「詰将棋の詩」1980.3より
(今回は引用ではなく引き写しですが、動く将棋盤を使って理解しやすくしたと云うことでお許しください)
詰将棋作家にとって推敲という作業は非常に大切なものである。てなことはわかっているのだが、実際にはなかなかうまく行かない。発表後にうまい改作案に気がついて悔やむなんて事がたびたびです。
【A図】はパラ77年8月号に発表した自作です。当時はこれ以上推敲の余地のない傑作と自分で思っていたが、最近【A’図】を発見した。
【A’図】
たった歩1枚を追加しただけだが、より作品価値が高まった。
しかし、これだけ簡単な配置に今まで全く気づかずに「推敲の余地がない傑作」と自分一人で思い込んでいたんだからいい気なもんです。
山本昭一 詰パラ 1977.8
序の絶対手や8手目の非限定などが気に入らず、天国行きとなったものですが、【B’図】の要にすれば多少ましになります。
山本昭一 将棋天国 1979.7
更に【C図】(パラ75.1高校)。
余詰消しの為だけの57飛の配置、つまらない序盤など不満が多いですが、これも【C’図】のようにすれば、かなり改善される。
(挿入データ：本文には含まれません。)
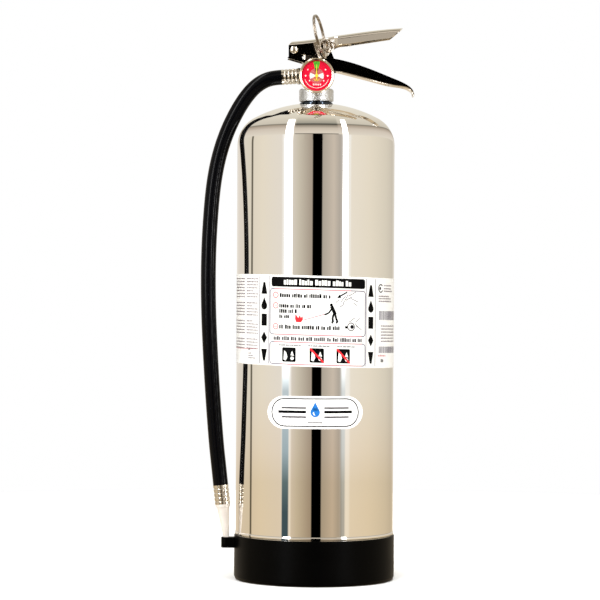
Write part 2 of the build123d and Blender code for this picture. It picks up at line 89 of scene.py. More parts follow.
class Graph:
    """Short calls for building a node tree."""

    def __init__(self, tree):
        self.tree = tree

    def put(self, socket, value):
        """Link a socket to a node's output, or give it a value."""
        if isinstance(value, bpy.types.NodeSocket):
            self.tree.links.new(value, socket)
        else:
            socket.default_value = value

    def math(self, what, a, b=0.0):
        node = self.tree.nodes.new("ShaderNodeMath")
        node.operation = what
        self.put(node.inputs[0], a)
        self.put(node.inputs[1], b)
        return node.outputs[0]

    def mix(self, amount, a, b, how="MIX"):
        node = self.tree.nodes.new("ShaderNodeMix")
        node.data_type = "RGBA"
        node.blend_type = how
        for socket, value in zip((node.inputs[0], *node.inputs[6:8]), (amount, a, b)):
            self.put(socket, value)
        return node.outputs[2]


class Nodes(Graph):
    """One material's node tree, around its Principled shader."""

    def __init__(self, name):
        self.material = bpy.data.materials.new(name)
        self.material.use_nodes = True
        super().__init__(self.material.node_tree)
        self.shader = self.tree.nodes["Principled BSDF"]
        self.coords = self.add("ShaderNodeTexCoord").outputs["Object"]

    def add(self, kind, **inputs):
        """A node with inputs by name, underscores for spaces."""
        node = self.tree.nodes.new(kind)
        for key, value in inputs.items():
            self.put(node.inputs[key.replace("_", " ")], value)
        return node

    def set(self, **inputs):
        """Inputs of the Principled shader by name, underscores for spaces."""
        for key, value in inputs.items():
            self.put(self.shader.inputs[key.replace("_", " ")], value)

    def stretched(self, scale=(1, 1, 1), turn=(0, 0, 0)):
        node = self.add("ShaderNodeMapping", Vector=self.coords, Scale=scale, Rotation=turn)
        return node.outputs["Vector"]

    def noise(self, scale, detail=3.0, vector=None):
        node = self.add("ShaderNodeTexNoise", Scale=scale, Detail=detail, Roughness=0.55,
                        Vector=vector or self.coords)
        return node.outputs["Fac"]

    def span(self, value, low, high):
        """A 0 to 1 value mapped to low to high."""
        node = self.add("ShaderNodeMapRange", Value=value, To_Min=low, To_Max=high)
        return node.outputs["Result"]

    def bump(self, height, distance, strength=1.0, normal=None):
        node = self.add("ShaderNodeBump", Height=height, Distance=distance, Strength=strength)
        if normal is not None:
            self.put(node.inputs["Normal"], normal)
        return node.outputs["Normal"]


# --- materials ---


def steel(name, tint, rough, waves, grain=(1, 1, 0.05)):
    """Polished sheet metal: faint waviness, hairline polishing marks, smudges in the gloss."""
    m = Nodes(name)
    smudge = m.noise(9, 4)
    fine = m.noise(420, 2, m.stretched(grain))
    slow = m.noise(14, 1, m.stretched((1, 1, 0.35)))
    gloss = m.math("ADD", m.span(smudge, rough * 0.6, rough * 1.3), m.span(fine, 0, rough * 0.5))
    m.set(Metallic=1.0, Base_Color=m.mix(smudge, linear(tint), linear([c * 0.985 for c in tint])))
    m.set(Roughness=gloss, Normal=m.bump(fine, 0.0000012, 1.0, m.bump(slow, waves)))
    return m.material


def plated(name, tint, rough, metal=1.0):
    """Plated castings and turned parts: a little orange peel under a bright surface."""
    m = Nodes(name)
    cloud = m.noise(120, 3)
    m.set(Metallic=metal, Base_Color=m.mix(cloud, linear(tint), linear([c * 0.93 for c in tint])))
    m.set(Roughness=m.span(cloud, rough * 0.7, rough * 1.4))
    m.set(Normal=m.bump(m.noise(900, 2), 0.00001, 0.6))
    return m.material


def moulded(name, colour, rough, shine=0.5):
    """Moulded plastic or rubber: fine texture, and gloss that varies where it has been handled."""
    m = Nodes(name)
    cloud = m.noise(35, 4)
    m.set(Base_Color=m.mix(cloud, linear(colour), linear([min(255, c * 1.25 + 1) for c in colour])))
    m.set(Specular_IOR_Level=shine)
    m.set(Roughness=m.span(cloud, rough - 0.125, rough + 0.125))
    m.set(Normal=m.bump(m.noise(1500, 2), 0.00002, 0.7))
    return m.material


def printed(name, colour, rough=0.32, shine=0.2):
    """Ink on a film: slightly uneven cover and a satin film over it."""
    m = Nodes(name)
    cover = m.noise(260, 3)
    m.set(Base_Color=m.mix(cover, linear(colour), linear([min(255, c * 0.94 + 5) for c in colour])))
    m.set(Roughness=m.span(cover, rough, rough + 0.12), Specular_IOR_Level=shine)
    m.set(Coat_Weight=shine * 0.3, Coat_Roughness=0.12)
    return m.material


def wrapped_hose():
    """Rubber hose with the fine slanting weave that a cloth wrap leaves in it."""
    m = Nodes("hose_rubber")
    cloud = m.noise(55, 4)
    threads = [m.add("ShaderNodeTexWave", Vector=m.stretched(turn=turn), Scale=320.0, Distortion=1.2,
                     Detail=1.0).outputs["Fac"] for turn in ((0.5, 0, 0), (0, 0.9, 0.4))]
    weave = m.math("MAXIMUM", *threads)
    m.set(Base_Color=m.mix(m.math("MULTIPLY", weave, cloud), linear((1, 1, 2)), linear((6, 7, 11))))
    m.set(Roughness=m.span(cloud, 0.07, 0.13), Specular_IOR_Level=0.1)
    m.set(Normal=m.bump(weave, 0.00005, 0.4, m.bump(m.noise(400, 3), 0.00002, 0.3)))
    return m.material


def clear_lens():
    """A clear window: transparent, with a thin gloss from its surface."""
    m = Nodes("clear_lens")
    out = m.tree.nodes["Material Output"]
    gloss = m.add("ShaderNodeBsdfGlossy", Roughness=m.span(m.noise(60, 2), 0.02, 0.06))
    clear = m.add("ShaderNodeBsdfTransparent", Color=(0.99, 0.99, 0.99, 1))
    edge = m.add("ShaderNodeFresnel", IOR=1.15)
    both = m.tree.nodes.new("ShaderNodeMixShader")
    m.put(both.inputs[0], edge.outputs[0])
    m.put(both.inputs[1], clear.outputs[0])
    m.put(both.inputs[2], gloss.outputs[0])
    m.put(out.inputs["Surface"], both.outputs[0])
    return m.material


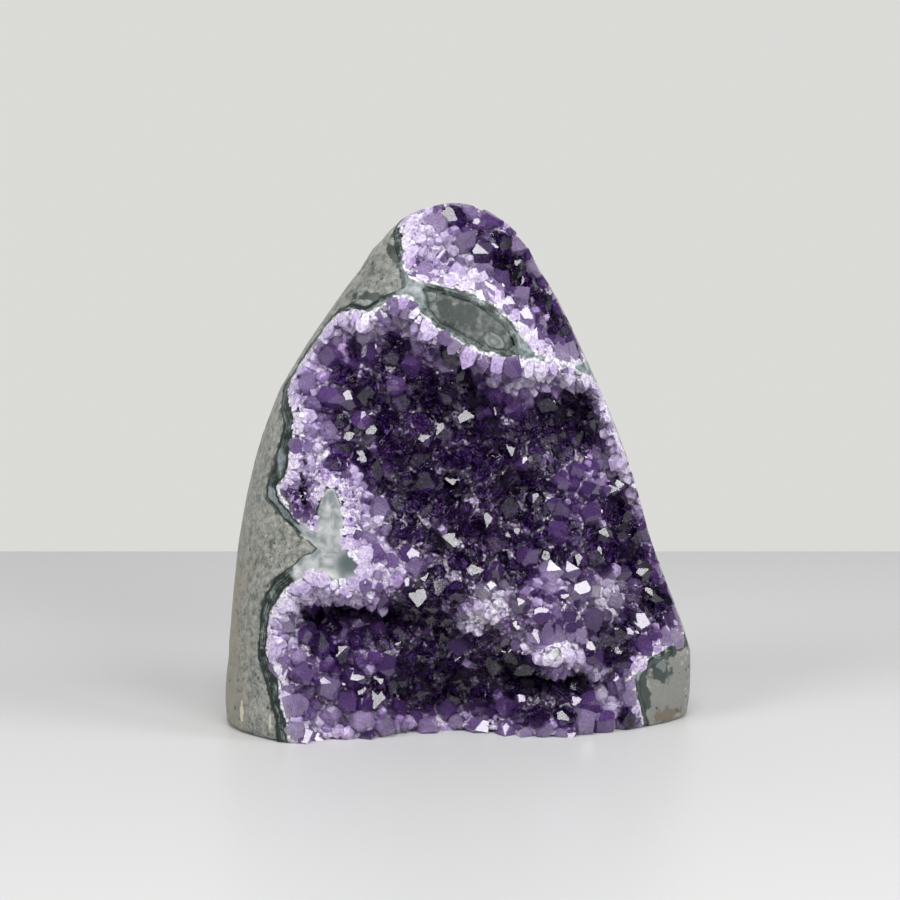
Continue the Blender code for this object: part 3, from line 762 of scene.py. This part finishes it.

2手目27玉や29玉の変化で作品に奥行きが出来たし、偽作意が11手から13手になったことで、もっと誤解者が増えていたかもしれない。
山本昭一 詰パラ 1975.1
まったく、発表する作品は余詰だらけで、たまに生き残ったと思えば推敲不足とくるんだからたまんない。
自分の作品のアラ探しばかりで少し落ち込んできたので、今度は人の作品でウサを晴らさせてもらうことにする。
【D図】はパラ79.11月号のヤング・デ・詰将棋、東隆久氏の作品です。
なかなかの好素材なのですが、惜しむらくはこれも推敲不足。もう少し手を加えていれば、立派に入選する作品なのに……。
例えば29龍を25に持ってくると、収束で馬が消えてスッキリする。
【D’図】
また【D”図】のように序をつけると、これはもう立派な作品です。(作者はそんなもんいらんと言うかも知れないが)
東隆久 詰パラ 1979.11
以上の例を見ても分かるように推敲ってのはこれでよいということがない。
「出来た!それ投稿」
なんてやってるアンタ
「どうでもいい投稿してしまえ!」
という君
もう一度じっくり考えてみませんか。
まぁ自分もひとに偉そうなこと言える身ではないけれど……。